What is killing our creativity and why do we need to question our thoughts and beliefs to get rid of "lack programming"?

The greatest killer of creativity and innovation is our predisposition to want to keep things the way they are. We like things known to us and comfortable. Old memes like, "That's the way it's always been done."

The average age of companies on the original Fortune 500 list in 1955 was 75 years. Today, the average age is 10. Even the most brilliant idea becomes obsolete if left static long enough. By the next decade, I predict the average age will be 5.

As an entrepreneur, you have to change the default setting you've probably been programed with ("No, that's not how things are done around here") and reset it to a new mindset of possibilities.
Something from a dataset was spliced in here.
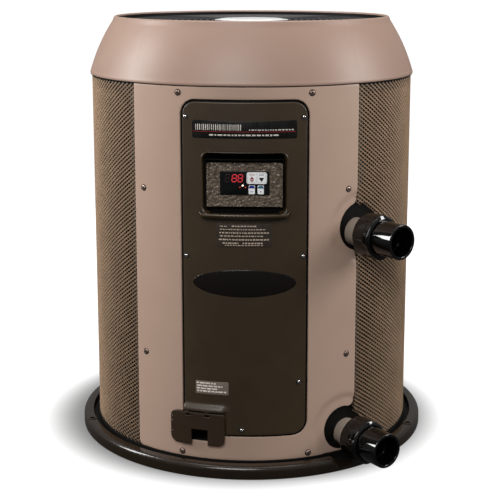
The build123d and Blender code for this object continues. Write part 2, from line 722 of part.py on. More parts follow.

The amount of deprograming that requires cannot be underestimated.

Can you lay out a blueprint, actionable steps of things to do and tools to use to prosper in the world that is changing before our eyes?

This is all about changing your thought patterns. The average person repeats thousands of the same thoughts, day after day. Research has shown that these actually follow the same pattern and create ruts in the neural pathways of your brain. The more you disrupt these patterns and jump out from these ruts, the better chance you have to tap into your innate genius.

Switch the wrist you wear your watch on, try texting with your non-dominant hand, or drive a different way home from work. You'll create new neural patterns in your brain.

Creative geniuses are self-motivated, independent, delighted by novelty, risk takers, tolerant of ambiguity, deeply involved in their work, avid readers, and world travelers.

These characteristics provide creative people with a very rich diet of stimulation, variety, and diverse situations. They are exposed to a steady stream of new opinions, languages, cultures, and attitudes. They see a much broader spectrum of society, people in general, and the world. They see the same challenge handled in many different ways, which opens up the mind to problem solving, lateral thinking, and innovation.

To stay on the path, I have two resources I'd recommend to you. One is my Success and Prosperity Blog on my website, and the other is my Power Prosperity Podcast. Both of these will help you stay ahead of the changing realities of our world.

There are many beliefs and opinions which we accept as truths and facts but which turn out to be false. How to clear our minds of this clutter and achieve that needed clarity of purpose and focus?

Stop applying labels to yourself. Every time you apply a label to yourself, you incrementally lower your IQ. Because once you brand yourself with a label you have created an identity for yourself. Once you create an identity for yourself - it's human nature that you will instinctively, impulsively, and unconsciously defend that identity.
And any time you are acting instinctively, impulsively and unconsciously, you have reduced your ability for rational and critical thought.
So technically you haven't actually lowered your IQ. But you have locked a portion of it into a vault you are unable to access. And if you can't access that intelligence, it's no better than not having it to begin with. Essentially, every time you decide to add another label to yourself, it's a voluntary lobotomy.

It seems we did full circle and came back to questioning everything...

Leave off the labels and allow your critical thinking ability to evolve. Be willing to question the premise of everything. Including everything I say. Because nothing I say today is presented as fact or Truth with a capital 'T.' It's me sharing my own beliefs, based on the experiences I've gone through, and what I've been able to accomplish with the lessons learned from that experience. Whether it's this interview, my books, seminars or podcast, my objective is to share what's working, and not working in my own life, in order to provide insights for you.

Then the job is yours. You need to question the premise, process the information, and use critical thinking on how it applies or doesn't apply, to your own life. If you want to become prosperous, the best process isn't being born into a wealthy family, winning the lottery, cracking the stock market, finding investors, or even building a better mousetrap. The best process for manifesting prosperity for yourself and your company is using your abilities for critical thinking and discernment.